1. In a prosecution for violation of the Federal Kidnapping Act, the stipulated facts as to the circumstances in which a 15-year-old girl undertook and continued a "celestial" marriage relationship with a cultist, failed to establish that she had been "held" within the meaning of the words "held for ransom or reward or otherwise" as used in the Act, and therefore convictions of the petitioners under the Act cannot be sustained.

P. 459.

(a) For aught that appears from the stipulated facts, the alleged victim was free to leave the petitioners when and if she desired; therefore, there was no proof of unlawful restraint. P. 460.

(b) There was no proof that any of the petitioners willfully intended, by force, fear, or deception, to hold the alleged victim against her will.
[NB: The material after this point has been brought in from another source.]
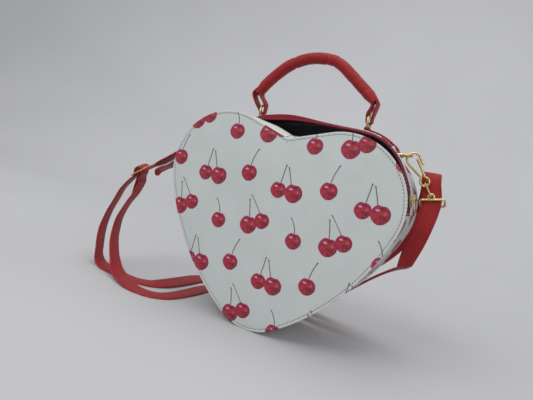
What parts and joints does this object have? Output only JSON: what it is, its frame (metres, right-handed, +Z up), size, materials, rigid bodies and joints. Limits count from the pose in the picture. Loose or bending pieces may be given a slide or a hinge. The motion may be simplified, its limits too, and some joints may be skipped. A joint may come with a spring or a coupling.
{
  "type": "heart shaped handbag",
  "caption": "Heart-shaped zipped handbag with a rolled carrying handle and a shoulder strap on snap hooks, cherry print.",
  "frame": {"origin": "the lowest point of the heart's rounded tip, midway between the front and back panels", "axes": "+X to the wearer's left when the printed front faces out, right in the front view; +Y to the back of the bag; +Z up through the cleft of the heart"},
  "size_m": [0.3734, 0.1529, 0.28],
  "materials": {
    "printed_leather": "fine matt grain with a repeating print of pairs and singles of cherries",
    "white_leather": "fine matt grain, plain white",
    "red_leather": "soft satin sheen with fine creases",
    "lining": "dark smooth weave",
    "foam": "soft open foam",
    "filler": "twisted cotton filler cord",
    "zip_tape": "ribbed woven tape",
    "zip_teeth": "smooth coil",
    "gold_metal": "pale gold plating"
  },
  "bodies": {
    "bag": {"front_panel": "printed_leather", "front_foam": "foam", "front_lining": "lining", "back_panel": "printed_leather", "back_foam": "foam", "back_lining": "lining", "base_gusset": "white_leather", "base_lining": "lining", "front_strip": "white_leather", "rear_strip": "white_leather", "rear_strip_lining": "lining", "front_zip_tape": "zip_tape", "rear_zip_tape": "zip_tape", "front_zip_teeth": "zip_teeth", "rear_zip_teeth": "zip_teeth", "zip_stops": "gold_metal", "left_band": "red_leather", "right_band": "red_leather", "left_swivel_link": "gold_metal", "right_swivel_link": "gold_metal", "left_strap_ring": "gold_metal", "right_strap_ring": "gold_metal", "shoulder_strap": "red_leather", "strap_adjuster": "gold_metal"},
    "handle": {"handle_grip": "red_leather", "handle_core": "filler", "left_handle_end": "red_leather", "right_handle_end": "red_leather", "left_handle_ring": "gold_metal", "right_handle_ring": "gold_metal"},
    "zip_slider": {"zip_slider": "gold_metal"},
    "zip_pull": {"zip_pull": "gold_metal"},
    "left_d_ring": {"left_d_ring": "gold_metal"},
    "right_d_ring": {"right_d_ring": "gold_metal"},
    "left_hook": {"left_hook": "gold_metal"},
    "right_hook": {"right_hook": "gold_metal"},
    "left_gate": {"left_gate": "gold_metal"},
    "right_gate": {"right_gate": "gold_metal"}
  },
  "joints": [
    {"name": "handle_swing", "type": "hinge", "parent": "bag", "child": "handle", "pos_m": [0, 0.014, 0.21764], "axis": [0.9969, 0, 0.0785], "range_deg": [-80, 80]},
    {"name": "zip_travel", "type": "hinge", "parent": "bag", "child": "zip_slider", "pos_m": [0.059, -0.013, 0.143], "axis": [0, 1, 0], "range_deg": [-64, 3]},
    {"name": "zip_pull_swing", "type": "hinge", "parent": "zip_slider", "child": "zip_pull", "pos_m": [0.11931, -0.013, 0.16099], "axis": [0, 1, 0], "range_deg": [-120, 0]},
    {"name": "right_d_ring_swing", "type": "hinge", "parent": "bag", "child": "right_d_ring", "pos_m": [0.09386, 0.014, 0.19667], "axis": [0, 1, 0], "range_deg": [0, 12]},
    {"name": "left_d_ring_swing", "type": "hinge", "parent": "bag", "child": "left_d_ring", "pos_m": [-0.09386, 0.014, 0.19667], "axis": [0, -1, 0], "range_deg": [0, 12]},
    {"name": "right_hook_swivel", "type": "hinge", "parent": "bag", "child": "right_hook", "pos_m": [0.12258, 0.014, 0.17707], "axis": [-0.5779, 0, 0.8161], "range_deg": [-10, 10]},
    {"name": "left_hook_swivel", "type": "hinge", "parent": "bag", "child": "left_hook", "pos_m": [-0.12258, 0.014, 0.17707], "axis": [0.5779, 0, 0.8161], "range_deg": [-10, 10]},
    {"name": "right_gate_spring", "type": "hinge", "parent": "right_hook", "child": "right_gate", "pos_m": [0.12291, 0.014, 0.18106], "axis": [0, -1, 0], "range_deg": [0, 14], "stiffness_Nm_per_rad": 0.004, "springref_deg": -8.59},
    {"name": "left_gate_spring", "type": "hinge", "parent": "left_hook", "child": "left_gate", "pos_m": [-0.12291, 0.014, 0.18106], "axis": [0, 1, 0], "range_deg": [0, 14], "stiffness_Nm_per_rad": 0.004, "springref_deg": -8.59}
  ]
}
Petitioners’ beliefs are not shown to involve unlawful restraint of celestial wives. P. 460.

(c) There was no competent or substantial proof that the girl was of such an age or mentality as necessarily precluded her from understanding the doctrine of celestial marriage and from exercising her own free will; therefore, the consent of the parents or guardian is not a factor in the case. P. 461.

(d) In the absence of evidence of the method of testing the girl’s mental age, and of proof as to the weight and significance to be attached to the particular mental age, the stipulated fact that, a year before the alleged inveiglement and detention, the girl was of the mental age of 7 cannot be said necessarily to have precluded her from judging the principles of celestial marriage and from acting in accordance with her beliefs in the matter. There must be competent proof beyond a reasonable doubt of a victim’s mental incapacity in relation to the very acts in question before the consent of the victim’s parents or guardian can become a factor. P. 462.

2. Involuntariness of the victim’s seizure and detention is of the essence of the crime of kidnapping, and if that essential element is absent, the act of participating in illicit relations or contributing to the delinquency of a minor or entering into a celestial marriage followed by interstate transportation does not violate the Federal Kidnapping Act. P. 464.

3. The purpose of the Federal Kidnapping Act was to outlaw interstate kidnappings, rather than general transgressions of morality involving the crossing of state lines, and the broad language of the Act must be interpreted and applied in the light of that purpose. P. 464.

146 F.2d 730 reversed.

Certiorari, 324 U.S. 835, to review the affirmance of convictions, 56 F.Supp. 890, of violations of the Federal Kidnapping Act.